Wills

Wills and your legacy

You’ve worked hard over the years to accumulate wealth and valued possessions and it is only natural to feel that after your death the assets you leave behind will continue to be a source of support to your family, friends and the causes that are important to you.

A legacy is more than a gift of money – it’s also a gift of love.

To achieve this you must make proper legally binding arrangements now. Believe it or not, there are five basic ways to pass on your assets and they are:

  • writing a Will,
  • transferring assets to a trust,
  • joint ownership,
  • beneficiary designation, and;
  • lifetime gifts.

By far and the most commonplace method is by writing a Will.

Wills

A Will is the cornerstone of everyone’s estate planning. You should make a Will no matter how much your estate is worth and despite other estate planning strategies you have implemented.

Some important questions you may need to ask yourself:
Do I want to save inheritance tax? Who will raise my children if I die unexpectedly?
Will my partner be entitled to anything? Would I mind if my estate is swallowed up by care fees?
Who do I trust to look after my children’s inheritance? Who shall I pass on my business to after I’ve gone?
How old should my children be before they can inherit and in what circumstances? How would I feel if my partner/spouse inherits everything and my children end up with noting?
Am I allowed to leave unequal amounts to my children? Can my Will cover foreign assets?

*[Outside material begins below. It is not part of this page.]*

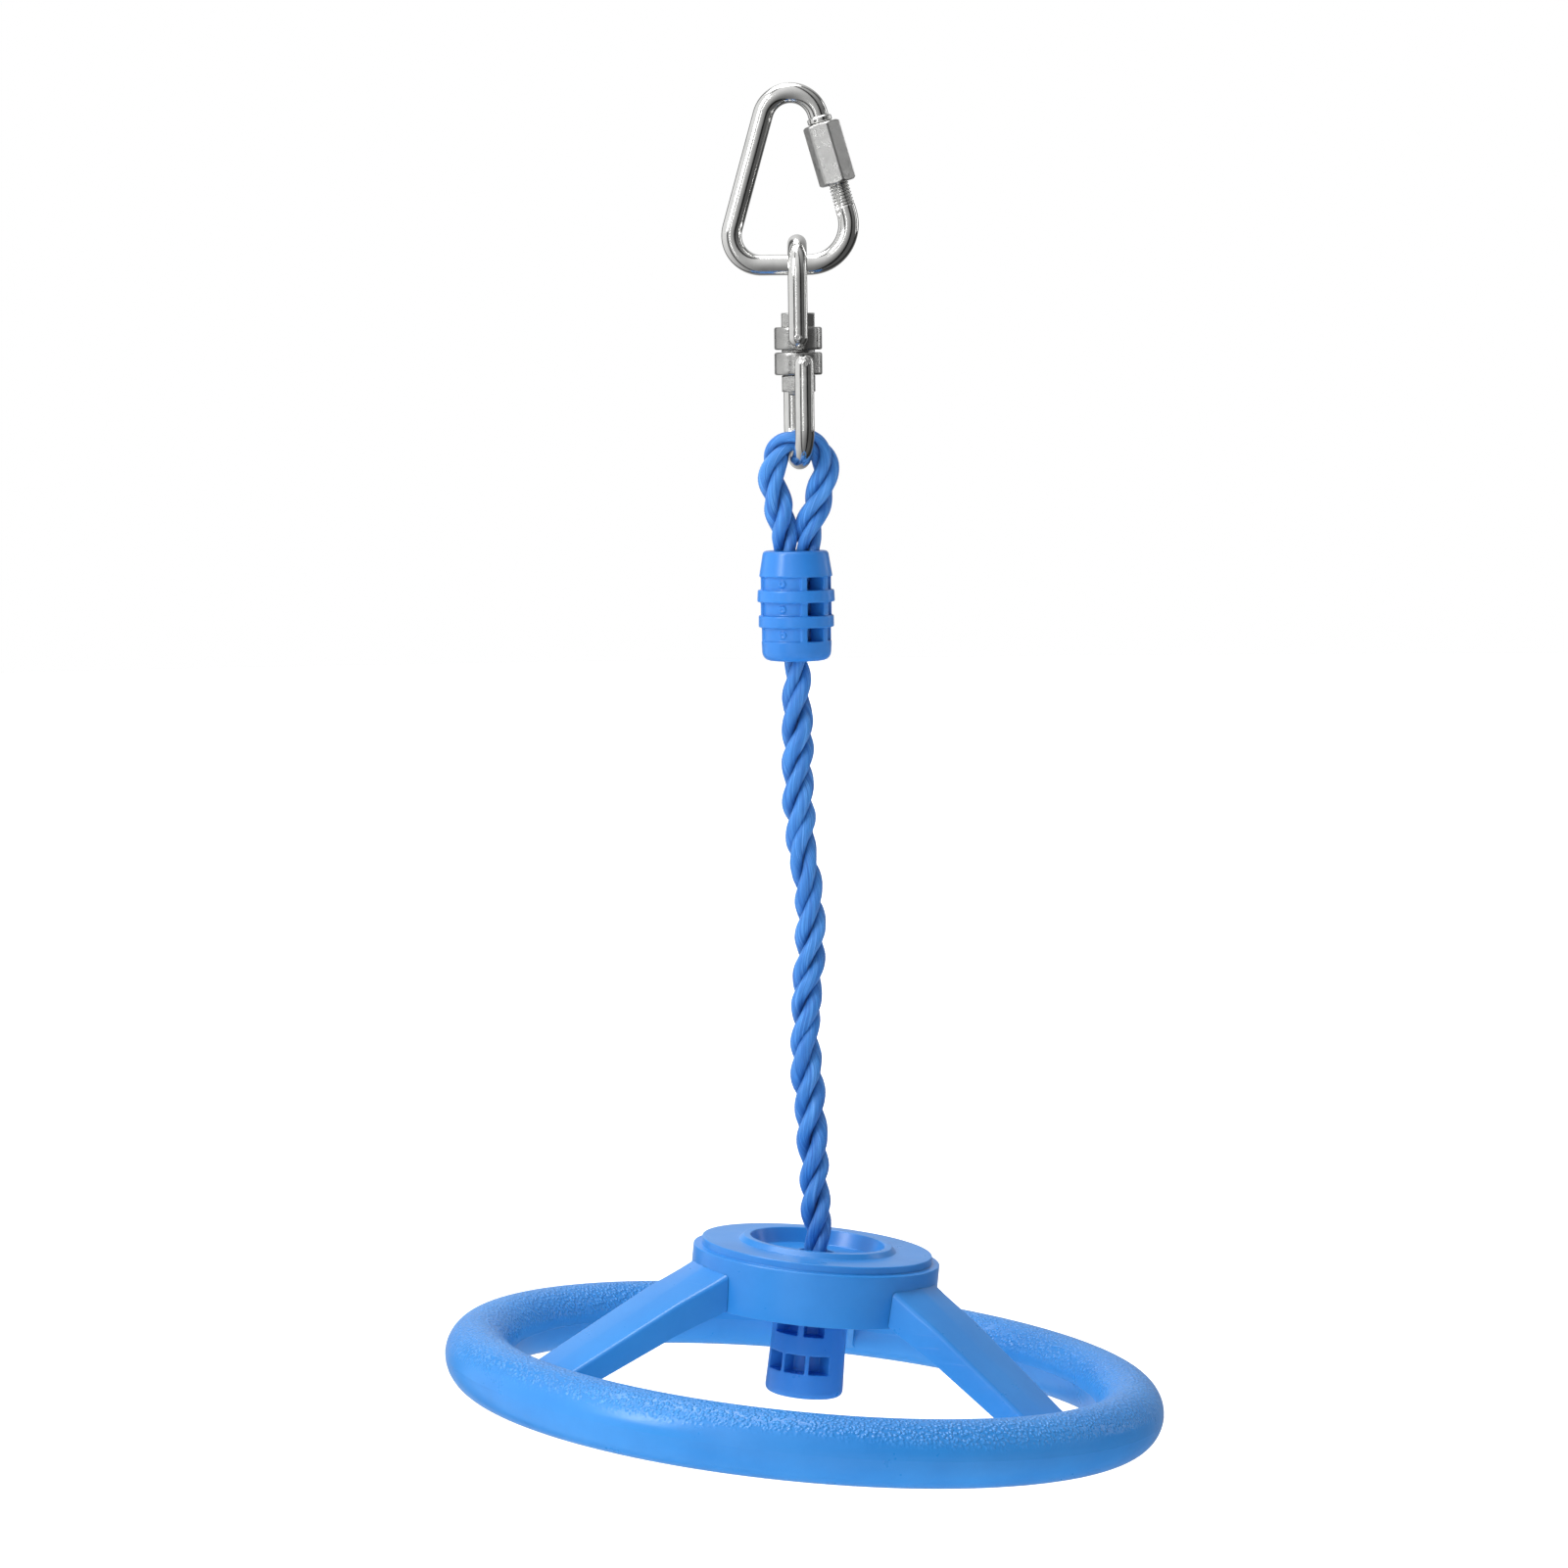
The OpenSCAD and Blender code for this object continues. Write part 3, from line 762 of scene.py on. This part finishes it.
LEAN = math.radians(15.8)
LINK_R = 4.0
BOW_R = 11
bow = Vector((0, 0, -7))
leg_top = bow + Vector((math.cos(LEAN), 0, math.sin(LEAN))) * BOW_R
leg_down = Vector((math.sin(LEAN), 0, -math.cos(LEAN)))
BAR_Z = -62.4
foot_x = leg_top.x + (leg_top.z - BAR_Z) * math.tan(LEAN)


def link_corner(r, side):
    """Points round a bottom corner, from the bar up to the leg."""
    centre = Vector((foot_x - r * (math.tan(LEAN) + 1 / math.cos(LEAN)), 0, BAR_Z + r))
    out = []
    for k in range(25):
        a = math.radians(-90) + (math.radians(90) + LEAN) * k / 24
        out.append(centre + Vector((math.cos(a), 0, math.sin(a))) * r)
    return [Vector((side * p.x, 0, p.z)) for p in out]


def line(a, b, step):
    n = max(1, round((b - a).length / step))
    return [a.lerp(b, k / n) for k in range(n)]


def make_link():
    gate, plain = link_corner(15.5, 1), link_corner(11.5, -1)
    mirror = Vector((-leg_top.x, 0, leg_top.z))
    arc = []
    for k in range(37):
        a = math.pi - LEAN - (math.pi - 2 * LEAN) * k / 36
        arc.append(bow + Vector((math.cos(a), 0, math.sin(a))) * BOW_R)
    # the rod's two ends, which face each other inside the sleeve
    lower, upper = leg_top + leg_down * 16, leg_top + leg_down * 8
    path = line(lower, gate[-1], 0.2) + list(reversed(gate[1:])) \
        + line(gate[0], plain[0], 1.5) + plain[:-1] + line(plain[-1], mirror, 1.5) \
        + arc[:-1] + line(arc[-1], upper, 0.2) + [upper]

    def radius(i, angle):
        p = path[i]
        r = LINK_R
        if p.x > 8 and -47 < p.z < -3:
            s = (p - leg_top).dot(leg_down)
            if 1.5 < s < 3.9:
                # the raised ring that the sleeve stops against
                return 4.85 - 0.35 * (max(0, 1 - (s - 1.5) / 0.5)
                                      + max(0, 1 - (3.9 - s) / 0.5))
            threaded = smoothstep(3.9, 4.5, s) * smoothstep(8.1, 7.6, s) if s < 12 else \
                smoothstep(16, 16.8, s) * smoothstep(38.5, 35.5, s)
            turn = (s / 1.25 - angle / math.tau) % 1
            r -= threaded * 0.55 * (0.5 + 0.5 * math.cos(math.tau * turn))
            if 26 < s < 42.5:
                # the thread's end, cut away to a point towards the front and outside
                a = (angle - math.radians(-38) + math.pi) % math.tau - math.pi
                half = 0.95 * (1 - (s - 26) / 16.5)
                r -= 1.15 * smoothstep(half + 0.16, half - 0.10, abs(a)) \
                    * smoothstep(42.4, 39, s)
        return r

    return tube("link_rod", path, Vector((0, 1, 0)), radius, 64, polished)


def leg_frame(s):
    """The gate-side leg's frame at a distance down it: Z down the leg, X outwards."""
    z = leg_down
    x = Vector((math.cos(LEAN), 0, math.sin(LEAN)))
    y = z.cross(x)
    at = leg_top + leg_down * s
    return Matrix.Translation(at) @ Matrix((x, y, z)).transposed().to_4x4()


link = make_link()
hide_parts("link_body")
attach(link, "link")
sleeve = hexagon("sleeve_nut", 13, 0, 24, 4.1, brushed, leg_frame(4.1), turn=-17.6)
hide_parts("link_sleeve")
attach(sleeve, "sleeve")

SWIVEL_X = 2.0
BAIL_R, BAIL_HALF = 3.75, 13.3
UPPER_PIN_Z, LOWER_PIN_Z = -90.6, -100.7
UPPER_TURN_Z, LOWER_TURN_Z = -67.65, -138.1 + 13.3      # the middles of the bails' bows
LOWER_TURN = 9.4                                        # degrees, of the lower half


def make_bail(name, pin_z, reach, turn, flip):
    """A bail whose pins are at pin_z and whose bow's middle is reach beyond them."""
    straight = [Vector((0, BAIL_HALF, 0)), Vector((0, BAIL_HALF, reach))]
    arc = []
    for k in range(1, 48):
        a = math.pi * k / 48
        arc.append(Vector((0, BAIL_HALF * math.cos(a), reach + BAIL_HALF * math.sin(a))))
    end = [Vector((0, BAIL_HALF, -z)) for z in (3.74, 3.6, 3.3, 2.9, 2.3, 1.5, 0.7)]
    down = [Vector((0, -p.y, p.z)) for p in reversed(end)]
    path = end + line(straight[0], straight[1], 1.2) + [straight[1]] + arc \
        + line(Vector((0, -BAIL_HALF, reach)), Vector((0, -BAIL_HALF, 0)), 1.2) \
        + [Vector((0, -BAIL_HALF, 0))] + down

    def radius(i, angle):
        z = path[i].z
        r = BAIL_R
        if z < 0:
            r = math.sqrt(max(0.02, BAIL_R ** 2 - z * z))
        # the neck where the leg was pressed out to take its pin
        sideways = 0.5 - 0.5 * math.cos(angle * 2 - math.pi)
        return r * (1 - 0.045 * math.exp(-((z - 4.6) / 0.7) ** 2) * sideways)

    at = Matrix.Translation((SWIVEL_X, 0, pin_z)) @ Matrix.Rotation(math.radians(turn), 4, "Z") \
        @ Matrix.Rotation(math.pi if flip else 0, 4, "X")
    bail = tube(name, [at @ p for p in path], at.to_3x3() @ Vector((1, 0, 0)), radius, 56,
                polished)
    pins = []
    for side in (-1, 1):
        end_name = "back" if side > 0 else "front"
        pin_at = at @ Matrix.Rotation(math.radians(-90 * side), 4, "X")
        pins.append(lathe(f"{name}_pin_{end_name}",
                          [(0.01, 5.2), (2.6, 5.2), (2.9, 5.5), (2.9, 12), (0.01, 12)],
                          40, turned_steel, at=pin_at))
        pins.append(lathe(f"{name}_dot_{end_name}",
                          [(0.01, 16.9), (0.5, 17.02), (0.8, 17.10), (1.25, 17.04), (1.5, 16.75),
                           (1.55, 16.3), (0.01, 16.3)], 32, polished, at=pin_at))
    return bail, pins


upper_bail, upper_pins = make_bail("upper_bail_rod", UPPER_PIN_Z,
                                   UPPER_TURN_Z - UPPER_PIN_Z, 0, False)
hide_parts("upper_bail")
lower_bail, lower_pins = make_bail("lower_bail_rod", LOWER_PIN_Z,
                                   LOWER_PIN_Z - LOWER_TURN_Z, LOWER_TURN, True)
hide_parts("lower_bail")
for piece in (upper_bail, *upper_pins):
    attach(piece, "upper_loop")
for piece in (lower_bail, *lower_pins):
    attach(piece, "lower_loop")


def make_collar(name, top, turn):
    """A turned collar with a flat at the front and back, where the bails' legs pass."""
    outline = densify(rounded([(4.1, 0, 0.3), (9.3, 0, 0.8), (9.3, -8.8, 0.8),
                               (4.1, -8.8, 0.3)], closed=True, steps=6), 0.8)
    sides = 160
    points = []
    for r, h in outline:
        for k in range(sides):
            a = math.tau * k / sides
            x, y = r * math.cos(a), r * math.sin(a)
            limit = 9.08 - 0.12 * smoothstep(8.2, 8.8, abs(h + 4.4) + 4.4)
            points.append((x, max(-limit, min(limit, y)), h))
    at = Matrix.Translation((SWIVEL_X, 0, top)) @ Matrix.Rotation(math.radians(turn), 4, "Z")
    return mesh(name, points, grid_faces(len(outline), sides, wrap_rows=True), turned_steel, at=at)


upper_collar = make_collar("upper_collar_ring", -86.5, 0)
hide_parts("upper_collar")
lower_collar = make_collar("lower_collar_ring", -96.3, LOWER_TURN)
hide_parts("lower_collar")
swivel_at = Matrix.Translation((SWIVEL_X, 0, 0))
head = hexagon("bolt_head", 13, -86.45, -81.0, 0.05, turned_steel, swivel_at, ends=(False, True))
shank = lathe("bolt_shank", rounded([(0.01, -86.6, 0), (3.99, -86.6, 0), (3.99, -110.6, 0),
                                     (3.99, -112.3, 0.2), (3.2, -113.0, 0.3), (0.01, -113.05, 0)]),
              64, turned_steel, at=swivel_at)
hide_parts("swivel_bolt")
nut = hexagon("swivel_nut_hex", 13, -111.65, -105.2, 4.02, turned_steel, swivel_at)
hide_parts("swivel_nut")
washer = lathe("thrust_washer", rounded([(4.02, -95.32, 0.1), (6.5, -95.32, 0.2),
                                         (6.5, -96.23, 0.2), (4.02, -96.23, 0.1)],
                                        closed=True),
               96, turned_steel, at=swivel_at, closed=True)
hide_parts("swivel_washer")
for piece in (upper_collar, head, shank, nut, washer):
    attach(piece, "upper_block")
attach(lower_collar, "lower_block")


# ---------------------------------------------------------------- studio

FLOOR_Z = -760


def make_floor():
    material, add, join = shader("floor", (0.93, 0.93, 0.93), 0.9)
    place = add("TexCoord").outputs["Object"]
    join(ramp(add, noise(add, place, 3, 2), 0.3, 0.7, 0.85, 0.95), "Roughness")
    bsdf = material.node_tree.nodes["Principled BSDF"]
    bsdf.inputs["Emission Color"].default_value = (1, 1, 1, 1)
    # it glows a little, more with distance, so that it runs into the backdrop
    distance = add("VectorMath", {"operation": "LENGTH"}, i0=place).outputs["Value"]
    join(ramp(add, distance, 0.9, 3.0, 0.35, 0.95), "Emission Strength")
    floor = lathe("floor", [(0.01, 0), (2000, 0), (9000, 0)], 96, material,
                  at=Matrix.Translation((0, 0, FLOOR_Z)))
    floor.visible_glossy = False


# The room from behind the object, round by its left and the camera to behind it again, as
# (share of the turn, brightness): pale screens, and dark gaps that the steel mirrors
SCREENS = ((0.0, 0.85), (0.06, 0.85), (0.085, 0.10), (0.115, 0.10), (0.14, 0.9),
           (0.335, 0.9), (0.36, 0.08), (0.385, 0.08), (0.41, 0.95), (0.56, 1.0),
           (0.585, 0.06), (0.615, 0.06), (0.64, 0.7), (0.74, 0.7), (0.79, 0.20),
           (0.83, 0.20), (0.88, 0.55), (0.95, 0.80), (1.0, 0.85))


def make_world():
    """The room that lights the object. The camera itself sees plain white behind it."""
    world = bpy.data.worlds.new("studio")
    scene.world = world
    world.use_nodes = True
    tree = world.node_tree
    add = adder(tree)
    way = add("TexCoord").outputs["Generated"]
    # darkest behind the camera and on the right, brightest on the upper left
    brightest = Vector((-0.72, 0.10, 0.60)).normalized()
    aim = add("VectorMath", {"operation": "DOT_PRODUCT"}, i0=way, i1=brightest)
    side = add("MapRange", {"interpolation_type": "SMOOTHSTEP"}, Value=aim.outputs["Value"],
               From_Min=-0.9, From_Max=0.95, To_Min=0.14, To_Max=1.0).outputs[0]
    split = add("SeparateXYZ", None, i0=way)
    bearing = add("Math", {"operation": "ARCTAN2"}, i0=split.outputs[0],
                  i1=times(add, split.outputs[1], -1.0)).outputs[0]
    room = add("ValToRGB", None, i0=ramp(add, bearing, -math.pi, math.pi))
    room.color_ramp.interpolation = "EASE"
    stops = room.color_ramp.elements
    stops.remove(stops[1])
    for k, (share, grey) in enumerate(SCREENS):
        stop = stops[0] if k == 0 else stops.new(share)
        stop.position = share
        stop.color = (grey, grey, grey, 1)
    seen = add("LightPath").outputs["Is Camera Ray"]
    strength = add("Mix", None, i0=seen, i2=times(add, side, room.outputs[0]), i3=1.0)
    back = tree.nodes["Background"]
    back.inputs["Color"].default_value = (1, 1, 1, 1)
    tree.links.new(strength.outputs[0], back.inputs["Strength"])


def lamp(name, place, size, power):
    """An area light at place, in metres, that looks at the middle of the object."""
    data = bpy.data.lights.new(name, "AREA")
    data.shape, data.size, data.size_y, data.energy = "RECTANGLE", *size, power
    ob = bpy.data.objects.new(name, data)
    ob.location = place
    ob.rotation_mode = "QUATERNION"
    ob.rotation_quaternion = (Vector((0, 0, -0.3)) - Vector(place)).to_track_quat("-Z", "Y")
    scene.collection.objects.link(ob)


make_floor()
make_world()
lamp("key", (-1.5, -1.2, 0.9), (0.5, 1.4), 25)
lamp("top", (-0.3, 0.3, 1.5), (1.2, 1.2), 25)
lamp("left_strip", (-0.75, -2.0, 0.2), (0.05, 1.6), 1.6)
lamp("right_panel", (1.8, 0.15, 0.1), (0.4, 1.0), 0.9)
lamp("rim_light", (1.5, 0.9, 0.3), (0.3, 1.2), 2.5)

By a Will you can leave property in one of three ways;

  • by a specific amount of money or item,
  • by a residuary gift of a part of, or the whole of your estate
  • by leaving assets to a trust

Our expert solicitors prepare Wills tailored to match every client’s individual requirements.

With a Will you can generally leave any type of property to whomever you wish, but there are some important exceptions, including:

  • Assets which you have nominated in writing to someone
  • Pension funds and death in service benefits
  • Assets you use or benefit from, but don’t own, because they are held in trust for you
  • Assets you own jointly where rights of survivorship pass them directly to the joint owner(s)
  • The rights your surviving spouse, children or partners may have to receive some or all of your estate
  • Foreign assets where foreign rights of succession may apply

Joint Ownership

Two (or more) persons can own an asset equally and on the death of one, the other becomes the sole owner (right of survivorship). This is a type of ownership is called a ‘joint tenancy’. There is another type of joint ownership called a ‘tenancy in common’ where there is no right of survivorship. On the death of a tenant in common the deceased’s share of the asset passes under their Will or, in the absence of a Will, to the relatives of the deceased.

You may find joint ownership arrangements are useful and convenient for some assets and not for others. For example, a joint bank account ensures that upon your death the remaining account holder(s) will have immediate access to needed cash and ensures direct debits continue to be paid. Owning assets abroad in this way can also help to avoid complex and expensive foreign procedures

There are some disadvantages to a joint tenancy though, including lack of privacy, a co-owner accessing assets without your approval or forcing you to sell, higher taxes, vulnerability to creditor action if the co-owner has debt problems and loss of your legal right to decide who inherits if you die first.

Expression of Wishes

For all your assets in pensions, life policies, superannuation schemes, death in service benefits and any other trust arrangement you must complete an Expression of Wishes form and ensure its contents are known to the trustees. You will be able to change your wishes at any time by completing a new form. Recipients can be persons or entities such as a charity or a trust and you can name multiple beneficiaries to share the funds. It’s always advisable to name primary and secondary beneficiaries and to avoid naming minor children as beneficiaries. Instead name trustees to hold the money for the minors and state the age you wish them to inherit e.g.  I8, 21 or 25. Be sure to remember to update your Expression of Wishes whenever your circumstances change e.g. marriage, divorce, death of a beneficiary.

Lifetime Gifts

There are numerous reasons why you might prefer to pass on an asset during your lifetime rather than via your Will. The most common are based on either the desire to see the recipient benefit sooner rather than later or to minimise inheritance tax and, very often, both apply in equal measure. Almost any asset you own can legally be given away by its transfer to the intended new owner. Cash and possessions can simply be handed over. Gifts of assets like shares or other investments or properties must always involve the signature and registration of legal transfer documents. Remember to take tax advice from a specialist in inheritance tax and capital gains tax before giving away property, business assets or any kind of investment to avoid unwanted tax bills arriving unexpectedly.